By Juan Carlos Perez, IDG News
The $22.5 million civil penalty is the largest ever secured by the Federal Trade Commission for a violation of one of its orders. In its complaint, which it referred to the U.S. Department of Justice, the FTC said that Google falsely told Safari users that it wouldn’t place tracking cookies on their devices or serve them targeted ads. The FTC said that with this misrepresentation , Google violated an existing privacy settlement it had reached with the agency. The settlement also requires that Google disable all tracking cookies it placed on affected users’ computers.
“The record setting penalty in this matter sends a clear message to all companies under an FTC privacy order,” said Jon Leibowitz, chairman of the FTC, in a statement. “No matter how big or small, all companies must abide by FTC orders against them and keep their privacy promises to consumers, or they will end up paying many times what it would have cost to comply in the first place.”

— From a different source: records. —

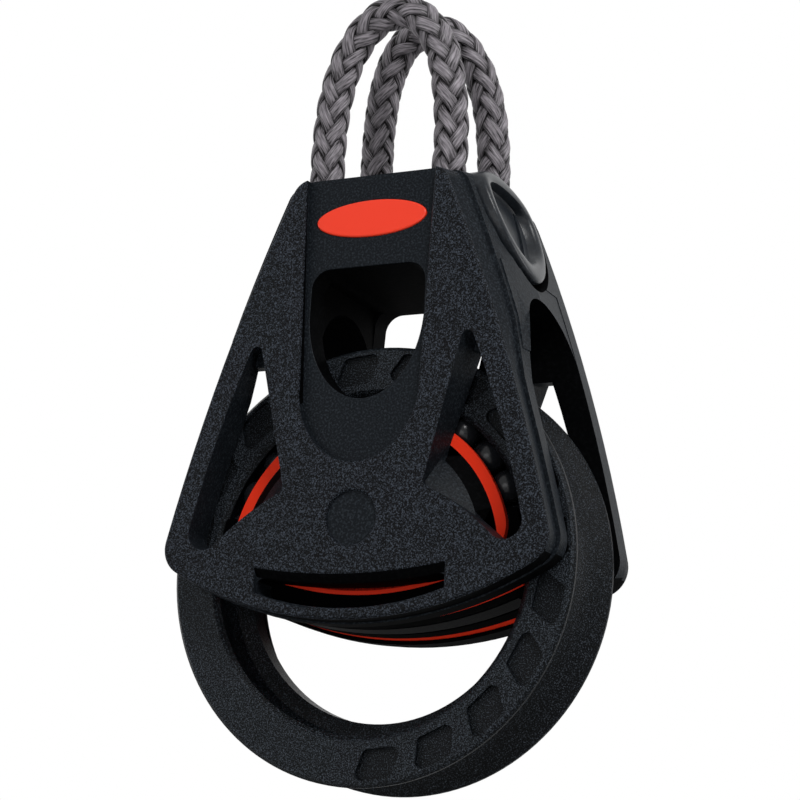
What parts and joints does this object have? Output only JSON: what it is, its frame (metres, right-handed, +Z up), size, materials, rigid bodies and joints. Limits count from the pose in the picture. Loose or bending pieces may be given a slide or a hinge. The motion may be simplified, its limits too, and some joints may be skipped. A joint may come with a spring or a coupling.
{
  "type": "sailing block",
  "caption": "Single-sheave ball-bearing sailing block with trapezoid cheeks, an open ring sheave and two soft rope loops at its head.",
  "frame": {"origin": "centre of the sheave, on its axis midway between its flanges", "axes": "+X across the block along the line's way over the sheave, +Y along the sheave's axis towards the cheek without the badge, +Z up towards the rope loops"},
  "size_m": [0.04, 0.0174, 0.0746],
  "materials": {
    "textured_black": "spark-textured moulded plastic",
    "smooth_black": "satin moulded plastic",
    "sheave_black": "fine-textured moulded plastic",
    "race_red": "smooth low-friction plastic",
    "badge_red": "plain gloss inlay",
    "ball_grey": "polished plastic balls",
    "rope_grey": "coated braided fibre",
    "pin_steel": "ground pins"
  },
  "bodies": {
    "frame": {"front_cheek": "textured_black", "rear_cheek": "textured_black", "badge": "badge_red", "bearing_core": "smooth_black", "front_race": "race_red", "rear_race": "race_red", "front_ball_guide": "race_red", "rear_ball_guide": "race_red", "front_balls": "ball_grey", "rear_balls": "ball_grey", "left_saddle": "smooth_black", "right_saddle": "smooth_black", "front_loop": "rope_grey", "rear_loop": "rope_grey", "left_hub_pin": "pin_steel", "right_hub_pin": "pin_steel", "left_head_pin": "pin_steel", "right_head_pin": "pin_steel"},
    "sheave": {"sheave": "sheave_black"}
  },
  "joints": [
    {"name": "sheave_spin", "type": "hinge", "parent": "frame", "child": "sheave", "pos_m": [0, 0, 0], "axis": [0, 1, 0], "continuous": true}
  ]
}
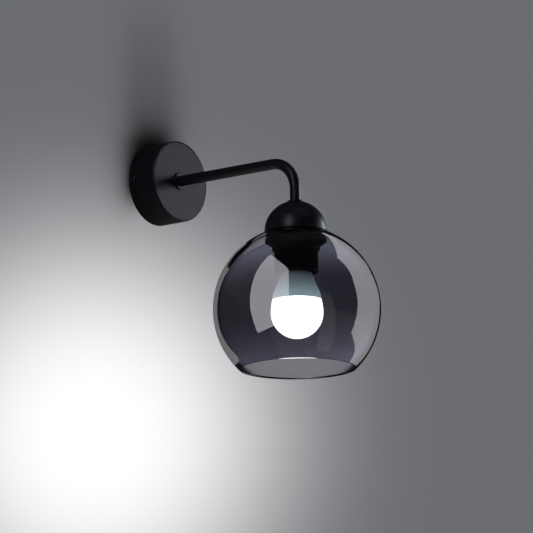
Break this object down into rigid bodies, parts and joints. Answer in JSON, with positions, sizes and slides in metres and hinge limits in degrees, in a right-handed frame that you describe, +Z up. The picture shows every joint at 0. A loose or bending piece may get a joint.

According to the FTC, Google “for several months” in 2011 and 2012 placed tracking cookies on computers of Safari users when they visited sites in Google’s DoubleClick ad network. Google had previously assured users that they would be exempt from such tracking and ad targeting because of the default settings in the Safari browser used in Macs, iPhones and iPads that block such cookies, the FTC said.
Instead, Google in many cases actively circumvented Safari’s cookie-blocking settings in order to track these users.
A Google spokeswoman said via e-mail that the FTC “is focused on a 2009 help center page published more than two years before our consent decree, and a year before Apple changed its cookie-handling policy.” Google has now changed that page and “taken steps to remove the ad cookies, which collected no personal information, from Apple’s browsers,” she said.
The DOJ filed the complaint and proposed settlement on behalf of the FTC in U.S. District Court for the District of Northern California in San Jose this week. The proposed consent decree is subject to court approval.